Scott has already noted the release of Special Counsel Robert Hur’s report, in which he explains why he is not bringing criminal charges against Joe Biden for mishandling classified information. Of course, no one expected him to do any such thing.

I want to amplify the point Scott made about Hur’s repeated references to Biden’s mental capacity, and add a few more observations. Hur’s report is long, 388 pages, because Biden mishandled vast quantities of classified materials in a variety of places and over a long period of time. Within those 388 pages, these are the references I found to Biden’s mental capacity:

* We have also considered that, at trial, Mr. Biden would likely present himself to a jury, as he did during our interview of him, as a sympathetic, well-meaning, elderly man with a poor memory.

* Mr. Biden’s memory also appeared to have significant limitations-both at the time he spoke to Zwonitzer in 2017, as evidenced by their recorded conversations, and today, as evidenced by his recorded interview with our office. Mr. Biden’s recorded conversations with Zwonitzer from 2017 are often painfully slow, with Mr. Biden struggling to remember events and straining at times to read and relay his own notebook entries.

* In his interview with our office, Mr. Biden’s memory was worse. He did not remember when he was vice president, forgetting on the first day of the interview when his term ended (“if it was 2013 – when did I stop being Vice President?”), and forgetting on the second day of the interview when his term began (“in 2009, am I still Vice President?”). He did not remember, even within several years, when his son Beau died. And his memory appeared hazy when describing the Afghanistan debate that was once so important to him. Among other things, he mistakenly said he “had a real difference” of opinion with General Karl Eikenberry, when, in fact, Eikenberry was an ally whom Mr. Biden cited approvingly in his Thanksgiving memo to President Obama.

* Third, as discussed to some extent above, Mr. Biden will likely present himself to the jury, as he did during his interview with our office, as a sympathetic, well­ meaning, elderly man with a poor memory. While he is and must be accountable for his actions–he is, after all, the President of the United States–based on our direct observations of him, Mr. Biden is someone for whom many jurors will want to search for reasonable doubt. It would be difficult to convince a jury they should convict him­, by then a former president who will be at least well into his eighties–of a serious felony that requires a mental state of willfulness.

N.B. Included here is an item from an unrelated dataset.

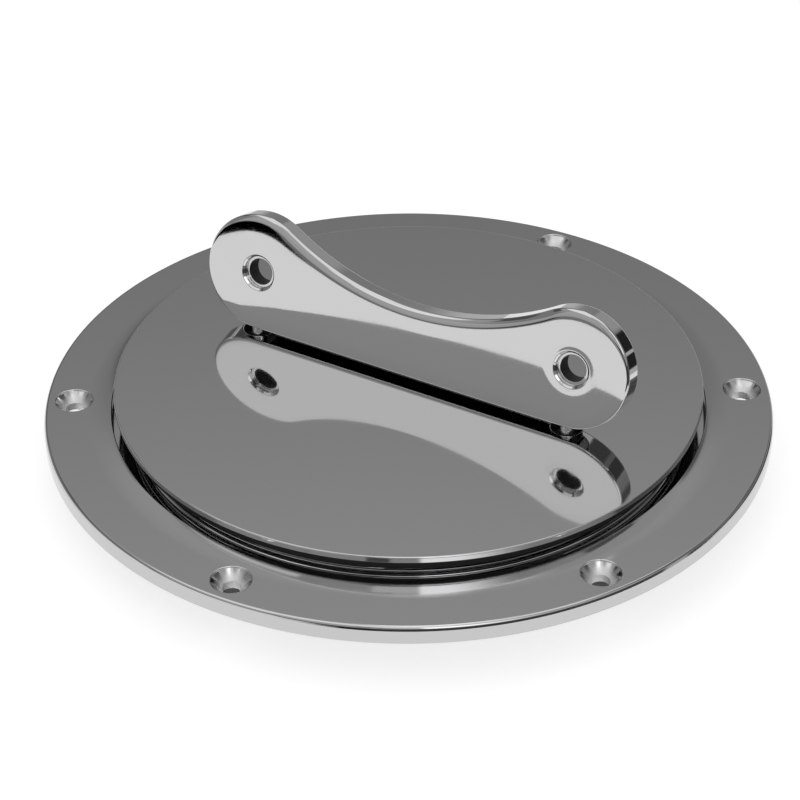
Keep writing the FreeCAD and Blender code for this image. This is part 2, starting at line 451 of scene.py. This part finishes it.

* We also believe some of the same evidence that supports reasonable doubt for the classified Afghanistan documents also supports reasonable doubt for the notebooks, including Mr. Biden’s cooperation with the investigation, his diminished faculties in advancing age, and his sympathetic demeanor. These factors likely make it difficult for jurors to conclude he had criminal intent.

“Diminished faculties in advancing age” is a shocking description of the President of the United States–or it would be, if we hadn’t all seen him struggling to read a teleprompter. One wonders why Hur included these multiple, rather brutal descriptions of Biden’s current mental state. He easily could have written almost the same report, coming to the same conclusions, without them. One wonders whether Hur and his staff were so horrified by Biden’s lack of mental competence that they felt obliged to include these passages as a warning to the rest of us.

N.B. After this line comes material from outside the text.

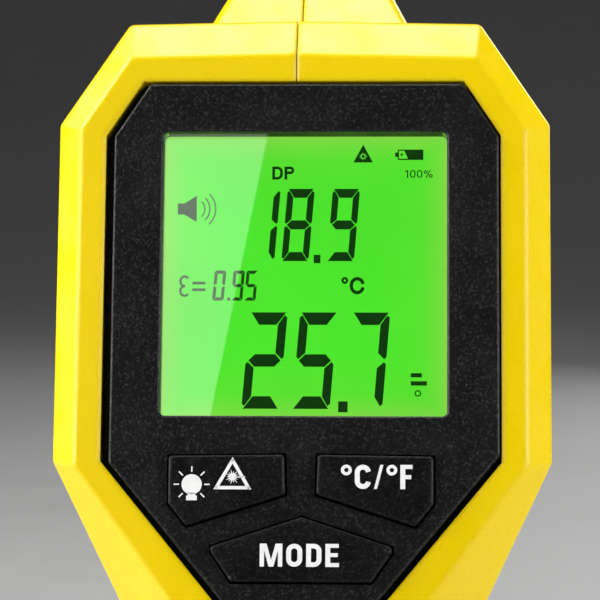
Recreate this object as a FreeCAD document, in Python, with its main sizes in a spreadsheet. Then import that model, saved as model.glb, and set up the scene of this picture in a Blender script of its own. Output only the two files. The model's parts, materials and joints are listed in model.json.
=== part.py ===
import FreeCAD, Part
# Infrared thermometer: a pistol-grip instrument in a two-half clamshell casing.
# Frame: +X to the right for a person reading the display, +Y along the line of sight, +Z up.
# The origin is the centre of the grip's base, at the mouth of the tripod thread.
# Lengths are in millimetres and angles in degrees.
import math
import os

import Sketcher
from FreeCAD import Placement, Rotation, Vector

# ---------------------------------------------------------------- driving dimensions

DIMENSIONS = {
    # The display panel leans back by this angle; its centre is the panel frame's origin.
    # In the panel frame, x is right, y is up along the panel and z points out at the reader.
    "lean": 15,
    "panel_y": 12,
    "panel_z": 117,
    # casing: the flat ring around the panel (ridge) and the outer edge behind it (rim)
    "wall": 2.4,
    "seam_x": -0.7,
    "seam_gap": 0.22,
    "seam_depth": 0.45,
    "rim_peak": 29.2,
    "rim_top": 28.8,
    "rim_top_half": 19.5,
    "rim_side": 27.15,
    "rim_side_top": 17.25,
    "bevel_depth": 3.3,
    "top_bevel": 4.8,
    "diagonal_bevel": 3.03,
    "side_bevel": 2.8,
    # the lower sides of the ridge and the rim are long slopes that run down into the grip
    "slope_high": 0,
    "slope_high_half": 39.85,
    "ridge_grip": 9,
    "ridge_grip_top": -42,
    "grip_half": 17,
    "grip_top": -41.6,
    "grip_end": -126,
    "grip_depth": 38,
    "slope_angle": 28.4,
    "bevel_angle": 40.4,
    "front_angle": 45,
    "front_half": 11,
    "front_top": 3,
    "above_head": 40,
    "rim_radius": 1.1,
    "ridge_radius": 0.5,
    # barrel, in the object's frame
    "axis_z": 131,
    "barrel_rear": 30,
    "barrel_rear_z": 139.5,
    "barrel_foot": 32.4,
    "barrel_foot_z": 141,
    "barrel_crest": 46.5,
    "barrel_top": 152.8,
    "barrel_front": 90,
    "barrel_bottom": 111,
    "barrel_top_half": 6.5,
    "barrel_shoulder_z": 133.8,
    "barrel_half": 17,
    "barrel_hip_z": 118,
    "barrel_bottom_half": 11,
    "barrel_radius": 1.5,
    # casing screws run along X through posts at these (y, z) places
    "post_radius": 3,
    "screw_bore": 1.15,
    "screw_radius": 0.85,
    "screw_head": 2.2,
    "screw_head_height": 1.8,
    "screw_seat": 8,
    "screw_tip": -7,
    # panel opening, panel frame
    "opening_top": 21.4,
    "opening_top_half": 17.64,
    "opening_side": 21.63,
    "opening_high": 15.3,
    "opening_low": -20.6,
    "opening_foot": -39,
    "opening_foot_half": 6.4,
    # black display bezel, which sits a little to the right in its opening
    "bezel_face": 0.25,
    "bezel_back": -2.4,
    "bezel_top": 21.05,
    "bezel_top_right": 17.54,
    "bezel_top_left": -16.84,
    "bezel_right": 21.43,
    "bezel_left": -20.7,
    "bezel_high": 15.15,
    "bezel_low_right": -19.9,
    "bezel_low_left": -20.8,
    "bezel_foot": -38.5,
    "bezel_foot_half": 5.96,
    "bezel_corner": 0.5,
    "bezel_edge": 0.35,
    "flange_margin": 1.2,
    "flange_back": -3.4,
    "window_x": 0.24,
    "window_half": 15.55,
    "window_half_height": 15.68,
    "window_corner": 0.6,
    "window_face": -0.45,
    "window_back": -1.8,
    "window_bevel": 0.2,
    "lcd_half": 17.25,
    "lcd_back": -4.2,
    "lcd_frame_half": 19,
    "lcd_frame_half_height": 18.6,
    "lcd_frame_wall": 1.7,
    "light_half": 16.5,
    "light_low": -14.6,
    "light_back": -6.8,
    "zebra_half": 16,
    "zebra_low": -17.1,
    "zebra_high": -15.3,
    "board_face": -8.6,
    "board_back": -10.2,
    "board_half": 22.4,
    "board_top": 17.5,
    "board_waist": -18,
    "board_foot": -35.5,
    "board_foot_half": 13.5,
    "stud_x": 20.9,
    "stud_high": 13,
    "stud_low": -14,
    "stud_radius": 1.6,
    "stud_bore": 0.7,
    "stud_head": 1.4,
    # keys, panel frame
    "key_shift": 0.1,
    "key_outer": 14.2,
    "key_inner_high": 1.8,
    "key_inner_low": 1.66,
    "key_top_outer": -20.1,
    "key_top_inner": -19.95,
    "key_low_inner": -24.2,
    "key_apex_x": 12.29,
    "key_apex": -27.6,
    "key_low_outer": -25.2,
    "mode_shift": 0.2,
    "mode_apex": -26.63,
    "mode_side": 9.67,
    "mode_side_high": -29.8,
    "mode_side_low": -30.4,
    "mode_foot": -33.55,
    "mode_foot_half": 7.51,
    "key_face": 1.05,
    "key_gap": 0.22,
    "key_corner": 0.35,
    "key_edge": 0.25,
    "key_flange": 0.8,
    "key_flange_top": -2.7,
    "key_flange_back": -3.6,
    "key_stem_radius": 1.5,
    "key_stem_end": -6.6,
    "key_stem_x": 8,
    "key_stem_y": -23.3,
    "mode_stem_y": -30.6,
    "tact_half": 3,
    "tact_face": -5.2,
    "tact_bore": 1.75,
    "tact_bore_end": -7.4,
    # optics on the axis of the barrel
    "nose_front": 96,
    "nose_chamfer": 3,
    "spigot_back": 85,
    "spigot_play": 0.1,
    "cone_radius": 11.5,
    "throat_radius": 8.2,
    "throat_end": 87,
    "tube_radius": 10,
    "tube_bore": 7.6,
    "tube_back": 46,
    "tube_wall_end": 48.5,
    "lens_seat": 81.8,
    "lens_radius": 8.8,
    "lens_edge": 1.2,
    "lens_crown": 2.2,
    "ring_back": 84,
    "ring_bore": 7.9,
    "can_flange": 4.6,
    "can_flange_end": 49,
    "can_cap": 4.1,
    "can_end": 53,
    "can_window": 1.25,
    "pin_circle": 2.54,
    "sensor_board_radius": 12,
    "sensor_board_back": 44.4,
    "laser_offset": 14,
    "laser_radius": 3,
    "laser_back": 72,
    "laser_front": 84.8,
    "laser_bore": 1.2,
    "laser_bore_depth": 3,
    "beam_radius": 2.2,
    "pane_radius": 2.7,
    "pane_back": 94.7,
    "pane_front": 95.6,
    "carrier_thickness": 2.4,
    "front_carrier": 76,
    "rear_carrier": 48.6,
    # air sensor under the barrel
    "vent_back": 56,
    "vent_front": 71,
    "vent_half": 6,
    "vent_height": 0.9,
    "vent_hole_back": 57.5,
    "vent_hole_front": 69.5,
    "vent_hole_half": 4.6,
    "slot_pitch": 2.4,
    "slot_width": 1.1,
    "air_board_back": 56.8,
    "air_board_front": 70.2,
    "air_board_half": 5.5,
    "air_board_thickness": 1,
    "air_chip_half": 1.5,
    "air_chip_back": 62,
    # trigger and its switch
    "pivot_y": 45,
    "pivot_z": 105.6,
    "pivot_radius": 1.25,
    "pivot_play": 0.05,
    "pivot_pin_half": 10,
    "pivot_boss": 2.75,
    "trigger_half": 6.8,
    "trigger_round": 1.2,
    "slot_half": 7.4,
    "trigger_bay_half": 7.2,
    "slot_back": 34,
    "slot_low": 80.5,
    "switch_half": 2.9,
    "switch_back": 28.6,
    "switch_front": 35.1,
    "switch_low": 89,
    "switch_high": 101.8,
    "plunger_z": 98,
    "plunger_half": 1.2,
    "plunger_half_height": 0.7,
    "plunger_back": 33.6,
    "plunger_front": 36.2,
    "plunger_play": 0.1,
    "plunger_bore": 32.5,
    "bracket_half": 10,
    "bracket_back": 26,
    "bracket_low": 81,
    "bracket_high": 103,
    "seat_front": 36,
    "seat_half": 3,
    "seat_low": 82.4,
    "seat_high": 88.4,
    "spring_z": 85.4,
    "spring_radius": 2.2,
    "spring_wire": 0.5,
    "spring_front": 48.7,
    # battery bay in the grip, panel frame
    "door_low": -106,
    "door_high": -54,
    "door_rear": -31.5,
    "door_gap": 0.25,
    "door_top_gap": 0.5,
    "hinge_depth": -38.4,
    "knuckle_radius": 1.8,
    "knuckle_play": 0.25,
    "knuckle_half": 4.8,
    "knuckle_end": 9.5,
    "hinge_pin_radius": 0.8,
    "hinge_play": 0.05,
    "rib_half": 6,
    "rib_width": 1.2,
    "rib_height": 0.5,
    "rib_first": -60,
    "rib_pitch": 2.6,
    "battery_half": 13.25,
    "battery_low": -103.5,
    "battery_high": -55,
    "battery_rear": -13.5,
    "battery_front": -31,
    "battery_corner": 1.5,
    "terminal_x": 6.35,
    "terminal_radius": 2.9,
    "terminal_height": 1.5,
    "snap_height": 3.5,
    "snap_half": 12.5,
    "tray_half": 12.3,
    "tray_rear": -12.2,
    "tray_wall": 1.3,
    "tray_high": -52,
    # grip pads, panel frame
    "grip_pad_low": -102,
    "grip_pad_high": -51,
    "grip_pad_rear": -16.4,
    "grip_pad_front": -30.2,
    "grip_pad_corner": 3,
    "grip_pad_recess": 0.8,
    "grip_pad_proud": 0.6,
    "grip_groove_pitch": 5,
    "grip_groove_width": 1.2,
    "grip_groove_depth": 0.5,
    # tripod bush
    "bush_radius": 5.5,
    "bush_height": 8.5,
    "bush_bore": 2.55,
    "bush_bore_depth": 7,
    "bush_boss": 7,
}
POSTS = {
    "Crest": (58, 146.5),
    "Chin": (54.6, 117),
    "Heart": (23, 90),
    "Waist": (19, 66.5),
    "Base": (-8.5, 6),
}
for post, (post_y, post_z) in POSTS.items():
    DIMENSIONS[f"{post.lower()}_post_y"] = post_y
    DIMENSIONS[f"{post.lower()}_post_z"] = post_z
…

Hur’s report is interesting in other ways, too. He confirms that it has been common for many years for presidents and vice presidents to take papers with them when they leave office, including classified materials. The example of Ronald Reagan, who took his personal notebooks with him when he left Washington, is invoked. It was widely known that he had them, but no one apparently thought anything of it. So why be hard on poor old Joe Biden?

The elephant in Hur’s room, of course, is the fact that Biden’s mishandling of documents came to light for only one reason–the federal raid on Donald Trump’s house and the ensuing criminal charges against him. Those events represented a sharp break from the benign view of ex-presidents’ use of classified documents for memoirs, etc., that previously had always been taken. Hur addresses the Trump precedent:

With one exception, there is no record of the Department ofJustice prosecuting a former president or vice president for mishandling classified documents from his own administration. The exception is former President Trump. It is not our role to assess the criminal charges pending against Mr. Trump, but several material distinctions between Mr. Trump’s case and Mr. Biden’s are clear. Unlike the evidence involving Mr. Biden, the allegations set forth in the indictment of Mr. Trump, proven, would clearly establish not only Mr. Trump’s willfulness but also serious aggravating facts. Most notably, after being given multiple chances to return classified documents avoid prosecution, Mr. Trump allegedly did the opposite According to the indictment, he not only not refused to return documents for months, but he also obstructed justice by enlisting others to destroy evidence and then to lie about it. In contrast, Mr. Biden alerted authorities, turned in classified documents to the National Archives and the Department of Justice in 2022 and 2023, consented to the search of multiple locations including his homes, permitted the seizure and review of handwritten notebooks he believed to be his personal property, and in numerous other ways cooperated with the investigation.

Biden may be senile, but he is smart enough to say to the FBI and the National Archives: “Gosh! I might have some classified documents, too. Why don’t you come get them.” As I have said before, Trump’s handling of this matter, which otherwise would have been trivial, was either incomprehensibly stupid, or a deliberate attempt to get criminal charges brought against himself.

One last point. Consider this narrative from the Hur report:

In Mr. Biden’s interview with our office, he explained that he took his notebooks with him after his vice presidency because “[t]hey are mine,” and explained that “every President before me has done the same exact thing.” He also specifically referenced President Reagan, who, after leaving office, kept handwritten diaries containing classified information at his private home, as discussed in Chapter Ten. In his written answers, Mr. Biden wrote that, “[l]ike presidents and vice presidents before me, I understand these notes to be my personal property.” He declined to answer several questions about whether he believed his notes contained classified information; whether he believed he was authorized to possess classified information after his vice presidency, and whether he took steps to avoid writing classified information in his notebooks.

Biden “declined to answer”? What does that mean? Did he plead the Fifth? Is there some other basis on which he could “decline to answer,” based on the Special Counsel’s softball rules? (I.e., “We are sending you some questions. Please answer the ones you feel like responding to.”) I would like to know more about Biden’s declining to answer. Should news stories about Hur’s report headline, “Joe Biden takes the Fifth”?